What is a Cohort Model?

Learning cohorts are a team, group, or community of people with shared interests and goals who progress through an educational experience together. Their benefit is based upon certain educational theories of how people learn and the desire for support, teamwork, and shared resources. One of the key factors to emerge over the years is the value of learning from your classmates as well as from your professor. Based on the success of the cohort experience, more programs are adopting this platform.

Simply stated, an academic cohort consists of a group of students working together in the same program, progressing through the same academic curriculum and finishing their degree together. In a traditional graduate program, students select courses independently of their classmates and each semester may end up with a different group of students. Depending on the school and program, cohorts typically range anywhere from 15 to 35 students.

Benefits of a Cohort MBA Program

The goal of a cohort is to build an environment that emphasizes collaboration and team building over competition; a valuable asset in today’s workplace. Compared to a proceed-at-your-own-pace model, cohort programs invite student participation, foster creativity, build leadership skills, generate a sense of community, and proceed at a predetermined pace. The model offers many benefits including:

  • A shared learning experience that features enriching discussions of real-world business issues among a diverse group of professionals.
  • Collaboration, leadership and teamwork skills, necessary for success in today’s workplace.
  • Interactive learning that enables students to think independently and develop their own conclusions and ideas.
  • Cultivation of professional and personal networks that may continue long after the degree has been awarded.
  • A clearly-defined timeline and format allowing working professionals to pursue an MBA without giving up their day job.

Is a Cohort MBA Program Right For Me?

In addition to their popularity, studies have shown that cohorts in higher education offer additional benefits that many professionals are looking for1. Answering the following questions will help you decide if a cohort MBA program is the ideal learning environment for you.

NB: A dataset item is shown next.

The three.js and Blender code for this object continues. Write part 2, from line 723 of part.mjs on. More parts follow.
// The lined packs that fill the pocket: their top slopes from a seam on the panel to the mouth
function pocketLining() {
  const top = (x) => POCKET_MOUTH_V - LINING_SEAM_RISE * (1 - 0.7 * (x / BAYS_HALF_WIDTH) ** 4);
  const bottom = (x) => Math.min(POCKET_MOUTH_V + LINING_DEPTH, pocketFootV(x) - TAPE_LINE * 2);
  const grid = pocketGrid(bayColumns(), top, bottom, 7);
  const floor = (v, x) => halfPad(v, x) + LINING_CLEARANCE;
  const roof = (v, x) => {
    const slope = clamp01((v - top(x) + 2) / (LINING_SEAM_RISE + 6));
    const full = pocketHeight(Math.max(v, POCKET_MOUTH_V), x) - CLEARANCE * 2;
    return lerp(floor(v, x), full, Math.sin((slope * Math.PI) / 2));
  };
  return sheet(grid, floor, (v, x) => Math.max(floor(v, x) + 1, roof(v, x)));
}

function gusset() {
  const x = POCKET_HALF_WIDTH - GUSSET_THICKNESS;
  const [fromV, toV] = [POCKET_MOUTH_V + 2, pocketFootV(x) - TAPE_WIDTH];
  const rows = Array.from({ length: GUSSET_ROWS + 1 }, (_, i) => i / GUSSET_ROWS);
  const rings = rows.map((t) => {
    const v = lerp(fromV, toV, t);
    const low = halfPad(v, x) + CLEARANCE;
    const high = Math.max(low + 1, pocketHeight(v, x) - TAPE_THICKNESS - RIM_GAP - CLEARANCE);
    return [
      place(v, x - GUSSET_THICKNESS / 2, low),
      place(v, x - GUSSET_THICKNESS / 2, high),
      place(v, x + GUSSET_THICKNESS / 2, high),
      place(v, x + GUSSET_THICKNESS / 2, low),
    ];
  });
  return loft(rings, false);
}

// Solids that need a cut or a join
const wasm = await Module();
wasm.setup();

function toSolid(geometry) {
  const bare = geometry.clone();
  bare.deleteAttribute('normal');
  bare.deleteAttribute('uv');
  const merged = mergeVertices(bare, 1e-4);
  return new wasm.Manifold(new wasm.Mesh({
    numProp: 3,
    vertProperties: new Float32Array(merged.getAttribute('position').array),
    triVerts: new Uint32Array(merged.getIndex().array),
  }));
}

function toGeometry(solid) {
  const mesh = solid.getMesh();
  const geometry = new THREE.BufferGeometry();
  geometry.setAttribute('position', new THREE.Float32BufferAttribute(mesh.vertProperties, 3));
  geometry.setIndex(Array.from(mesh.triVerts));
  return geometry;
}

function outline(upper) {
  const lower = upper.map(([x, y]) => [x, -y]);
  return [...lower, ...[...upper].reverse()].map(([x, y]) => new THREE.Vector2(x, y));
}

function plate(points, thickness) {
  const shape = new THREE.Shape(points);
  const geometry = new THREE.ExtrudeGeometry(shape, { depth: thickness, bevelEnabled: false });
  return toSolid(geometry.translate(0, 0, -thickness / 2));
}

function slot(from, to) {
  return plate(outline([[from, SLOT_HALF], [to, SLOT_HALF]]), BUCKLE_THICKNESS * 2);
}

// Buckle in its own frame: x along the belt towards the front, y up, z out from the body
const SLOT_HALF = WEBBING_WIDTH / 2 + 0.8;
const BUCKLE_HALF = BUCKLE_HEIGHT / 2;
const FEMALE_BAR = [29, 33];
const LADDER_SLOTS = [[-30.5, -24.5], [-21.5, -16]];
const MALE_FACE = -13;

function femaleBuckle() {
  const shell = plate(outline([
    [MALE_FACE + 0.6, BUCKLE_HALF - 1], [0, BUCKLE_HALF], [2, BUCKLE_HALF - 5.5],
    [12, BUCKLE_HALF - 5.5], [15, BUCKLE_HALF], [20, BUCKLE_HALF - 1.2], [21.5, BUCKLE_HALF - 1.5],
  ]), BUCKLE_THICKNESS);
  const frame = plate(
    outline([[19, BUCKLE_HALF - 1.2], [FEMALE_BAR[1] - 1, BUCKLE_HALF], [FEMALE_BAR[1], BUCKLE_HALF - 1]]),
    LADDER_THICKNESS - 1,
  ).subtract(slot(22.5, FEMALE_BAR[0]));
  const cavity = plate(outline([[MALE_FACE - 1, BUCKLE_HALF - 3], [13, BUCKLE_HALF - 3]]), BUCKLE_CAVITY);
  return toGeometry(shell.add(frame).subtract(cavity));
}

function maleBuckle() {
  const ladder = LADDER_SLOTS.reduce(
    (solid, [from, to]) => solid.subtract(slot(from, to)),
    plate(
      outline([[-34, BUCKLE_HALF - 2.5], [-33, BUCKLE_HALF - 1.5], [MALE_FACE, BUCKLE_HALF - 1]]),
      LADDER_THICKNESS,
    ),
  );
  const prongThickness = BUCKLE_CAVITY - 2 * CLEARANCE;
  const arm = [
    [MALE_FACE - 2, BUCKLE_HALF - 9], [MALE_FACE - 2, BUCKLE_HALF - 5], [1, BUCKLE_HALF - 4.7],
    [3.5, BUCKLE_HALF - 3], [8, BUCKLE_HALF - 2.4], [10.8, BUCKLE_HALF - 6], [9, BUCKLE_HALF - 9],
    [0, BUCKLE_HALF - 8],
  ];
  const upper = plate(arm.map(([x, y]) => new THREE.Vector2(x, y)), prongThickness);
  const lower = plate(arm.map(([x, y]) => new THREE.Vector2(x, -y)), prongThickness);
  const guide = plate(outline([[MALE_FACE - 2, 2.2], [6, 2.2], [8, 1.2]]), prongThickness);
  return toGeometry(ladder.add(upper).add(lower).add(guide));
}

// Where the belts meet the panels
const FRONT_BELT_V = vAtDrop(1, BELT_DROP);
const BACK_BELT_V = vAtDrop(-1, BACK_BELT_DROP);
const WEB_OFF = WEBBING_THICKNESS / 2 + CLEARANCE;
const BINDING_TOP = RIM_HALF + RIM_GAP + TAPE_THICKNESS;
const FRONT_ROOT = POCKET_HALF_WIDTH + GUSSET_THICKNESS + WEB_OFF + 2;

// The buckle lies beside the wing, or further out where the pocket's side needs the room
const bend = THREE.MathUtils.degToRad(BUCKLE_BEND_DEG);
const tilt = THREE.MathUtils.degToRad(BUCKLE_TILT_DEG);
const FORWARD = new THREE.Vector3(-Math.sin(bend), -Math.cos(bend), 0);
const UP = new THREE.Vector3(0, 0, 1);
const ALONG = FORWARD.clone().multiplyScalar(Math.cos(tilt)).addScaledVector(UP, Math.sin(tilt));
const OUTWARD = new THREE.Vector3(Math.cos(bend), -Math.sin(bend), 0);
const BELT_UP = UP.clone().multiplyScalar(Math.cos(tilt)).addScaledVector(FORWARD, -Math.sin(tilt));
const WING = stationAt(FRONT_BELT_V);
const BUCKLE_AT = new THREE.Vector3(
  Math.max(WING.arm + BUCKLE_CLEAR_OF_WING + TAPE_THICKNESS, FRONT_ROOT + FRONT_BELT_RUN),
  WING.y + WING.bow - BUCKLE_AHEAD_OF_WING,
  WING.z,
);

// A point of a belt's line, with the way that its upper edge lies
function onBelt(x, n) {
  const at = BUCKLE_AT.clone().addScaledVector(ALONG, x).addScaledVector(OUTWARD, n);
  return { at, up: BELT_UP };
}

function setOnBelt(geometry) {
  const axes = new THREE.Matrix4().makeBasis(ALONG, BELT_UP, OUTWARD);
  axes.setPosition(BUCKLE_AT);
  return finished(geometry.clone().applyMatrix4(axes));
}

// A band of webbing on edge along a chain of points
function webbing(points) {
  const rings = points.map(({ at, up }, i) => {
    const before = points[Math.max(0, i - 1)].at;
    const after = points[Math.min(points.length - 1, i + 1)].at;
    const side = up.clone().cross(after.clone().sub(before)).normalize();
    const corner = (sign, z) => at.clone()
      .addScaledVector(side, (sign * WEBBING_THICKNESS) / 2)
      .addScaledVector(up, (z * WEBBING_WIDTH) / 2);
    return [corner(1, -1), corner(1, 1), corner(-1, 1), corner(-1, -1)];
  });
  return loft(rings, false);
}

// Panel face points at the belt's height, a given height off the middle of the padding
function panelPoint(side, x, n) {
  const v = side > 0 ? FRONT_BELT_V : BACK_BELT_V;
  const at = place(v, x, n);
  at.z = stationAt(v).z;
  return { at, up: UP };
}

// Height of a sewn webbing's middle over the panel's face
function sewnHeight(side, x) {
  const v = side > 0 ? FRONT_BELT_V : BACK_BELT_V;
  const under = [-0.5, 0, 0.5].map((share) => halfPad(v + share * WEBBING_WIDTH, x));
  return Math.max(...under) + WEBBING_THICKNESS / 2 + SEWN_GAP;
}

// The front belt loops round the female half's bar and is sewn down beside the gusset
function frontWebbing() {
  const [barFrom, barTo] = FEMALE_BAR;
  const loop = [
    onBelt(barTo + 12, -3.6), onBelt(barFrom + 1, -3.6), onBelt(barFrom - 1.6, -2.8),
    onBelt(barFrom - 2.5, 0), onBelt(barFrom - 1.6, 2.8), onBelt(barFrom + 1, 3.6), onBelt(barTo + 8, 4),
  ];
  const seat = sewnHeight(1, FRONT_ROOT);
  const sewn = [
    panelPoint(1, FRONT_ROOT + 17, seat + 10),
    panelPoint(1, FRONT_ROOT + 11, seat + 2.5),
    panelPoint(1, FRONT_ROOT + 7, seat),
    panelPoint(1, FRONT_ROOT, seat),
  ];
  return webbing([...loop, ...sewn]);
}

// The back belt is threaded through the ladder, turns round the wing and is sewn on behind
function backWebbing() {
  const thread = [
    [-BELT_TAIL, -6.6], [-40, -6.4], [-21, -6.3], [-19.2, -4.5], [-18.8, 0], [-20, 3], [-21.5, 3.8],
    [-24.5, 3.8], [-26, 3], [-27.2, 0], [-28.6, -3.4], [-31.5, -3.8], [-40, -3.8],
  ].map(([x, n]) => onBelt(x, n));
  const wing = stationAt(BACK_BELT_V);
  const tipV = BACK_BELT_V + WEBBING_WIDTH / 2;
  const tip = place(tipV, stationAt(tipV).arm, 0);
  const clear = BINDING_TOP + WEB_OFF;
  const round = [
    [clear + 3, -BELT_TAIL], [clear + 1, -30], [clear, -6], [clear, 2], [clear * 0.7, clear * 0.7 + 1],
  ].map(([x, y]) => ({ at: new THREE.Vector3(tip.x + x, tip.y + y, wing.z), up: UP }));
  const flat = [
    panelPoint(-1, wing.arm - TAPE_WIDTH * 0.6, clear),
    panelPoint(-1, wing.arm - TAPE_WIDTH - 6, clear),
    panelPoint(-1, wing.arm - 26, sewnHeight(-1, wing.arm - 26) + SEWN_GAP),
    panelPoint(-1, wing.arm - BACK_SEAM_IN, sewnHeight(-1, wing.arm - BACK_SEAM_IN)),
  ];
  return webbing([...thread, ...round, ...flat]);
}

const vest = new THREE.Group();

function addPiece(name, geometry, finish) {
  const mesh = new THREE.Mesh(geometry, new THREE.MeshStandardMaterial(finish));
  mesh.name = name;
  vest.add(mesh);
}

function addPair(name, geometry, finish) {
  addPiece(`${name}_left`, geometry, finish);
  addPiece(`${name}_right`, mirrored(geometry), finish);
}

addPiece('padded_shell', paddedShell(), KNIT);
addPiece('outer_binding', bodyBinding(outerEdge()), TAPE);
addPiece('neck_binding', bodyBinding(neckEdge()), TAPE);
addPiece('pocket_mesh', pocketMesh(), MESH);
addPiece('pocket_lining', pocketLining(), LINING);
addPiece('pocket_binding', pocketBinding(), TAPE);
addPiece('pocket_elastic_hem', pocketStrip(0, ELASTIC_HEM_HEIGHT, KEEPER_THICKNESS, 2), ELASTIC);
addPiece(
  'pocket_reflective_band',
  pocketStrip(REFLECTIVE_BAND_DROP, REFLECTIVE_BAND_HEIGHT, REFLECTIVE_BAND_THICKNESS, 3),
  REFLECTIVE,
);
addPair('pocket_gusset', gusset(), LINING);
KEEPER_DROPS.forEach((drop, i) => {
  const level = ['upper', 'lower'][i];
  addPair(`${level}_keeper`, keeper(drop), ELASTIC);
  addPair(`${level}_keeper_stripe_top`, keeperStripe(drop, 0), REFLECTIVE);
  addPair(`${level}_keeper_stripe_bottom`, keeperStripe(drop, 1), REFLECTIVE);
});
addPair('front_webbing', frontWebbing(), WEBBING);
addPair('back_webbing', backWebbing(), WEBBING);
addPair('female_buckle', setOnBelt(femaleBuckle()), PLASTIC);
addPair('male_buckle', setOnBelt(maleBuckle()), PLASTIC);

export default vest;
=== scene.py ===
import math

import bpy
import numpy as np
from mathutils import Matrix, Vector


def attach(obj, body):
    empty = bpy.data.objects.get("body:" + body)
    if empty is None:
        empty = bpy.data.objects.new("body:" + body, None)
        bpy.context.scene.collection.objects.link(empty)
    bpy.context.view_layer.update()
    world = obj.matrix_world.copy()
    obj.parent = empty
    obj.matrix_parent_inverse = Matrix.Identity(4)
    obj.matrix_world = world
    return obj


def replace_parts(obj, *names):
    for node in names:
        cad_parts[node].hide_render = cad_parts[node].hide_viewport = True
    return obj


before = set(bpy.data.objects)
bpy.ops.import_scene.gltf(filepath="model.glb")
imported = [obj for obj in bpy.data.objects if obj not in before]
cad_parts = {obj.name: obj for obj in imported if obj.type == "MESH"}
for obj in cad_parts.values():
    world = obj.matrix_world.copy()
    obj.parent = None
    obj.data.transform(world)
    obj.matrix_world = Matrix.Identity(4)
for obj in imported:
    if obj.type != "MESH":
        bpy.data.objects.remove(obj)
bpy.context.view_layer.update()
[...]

Do you work well in a team or group environment?

As you were working towards your undergraduate degree, you most likely attended a school offering hundreds of courses and classes filled with students pursuing different majors. It’s unlikely that any two students would follow the same exact schedule of classes, especially for the entirety of their degree program. It is not uncommon for a student to feel somewhat lost in the shuffle in this type of learning environment. If you coordinated your class schedule with some of your classmates in the same major that you worked well with, then you, in essence, created a cohort to support each other through the coursework.

The cohort model provides a community experience with a much greater focus on a shared learning experience throughout the entire program. Students motivated by a group setting and a collaborative learning environment are likely to be drawn to the cohort model for their graduate education.

Do you show initiative?

The cohort model shows great promise for highly-organized and motivated students actively seeking to be invested in their education and to take charge of their learning. It works well when all members are doing their equal share of work and contributing to the discussion.

Are you a critical thinker?

The cohort model helps students to develop their own voice, think critically, and move beyond passive learning to produce engaged professionals armed with innovative approaches to problem-solving.

Are you concerned about returning to school after being in the workforce for a while?

The cohort model is particularly beneficial for students re-entering a higher education setting after some time in the professional world. The ability to build relationships in cohort courses makes re-entering academia less stressful and provides the support many feel they need.

Are you concerned about balancing workload with life responsibilities?

This is a common concern among many working professionals as they pursue their MBA, whether or not they are part of a cohort model. However, with cohort models especially, there are unrivaled levels of academic advisement and support from peers and faculty. The members of your cohort will likely share similar work-life challenges and will benefit from working through them together in order to successfully complete the program.

Ramapo College’s Cohort MBA Program

Ramapo College of New Jersey offers an accelerated 20-month MBA program for working professionals. The program is built on the cohort model combined with a hybrid delivery plan where ⅓ of coursework is completed online and ⅔ is completed in-class. Each cohort is comprised of 30-33 students who move through the program in tandem.

Each cohort advances through the curriculum together and collaborates closely on projects, leading to a strong network of supportive peers and colleagues. Our graduates can attest to the lifelong personal and professional relationships that they developed at Ramapo College.

1Maher, M. A. (2005). The evolving meaning and influence of cohort membership. Innovative Higher Education, 30(3), 195-211.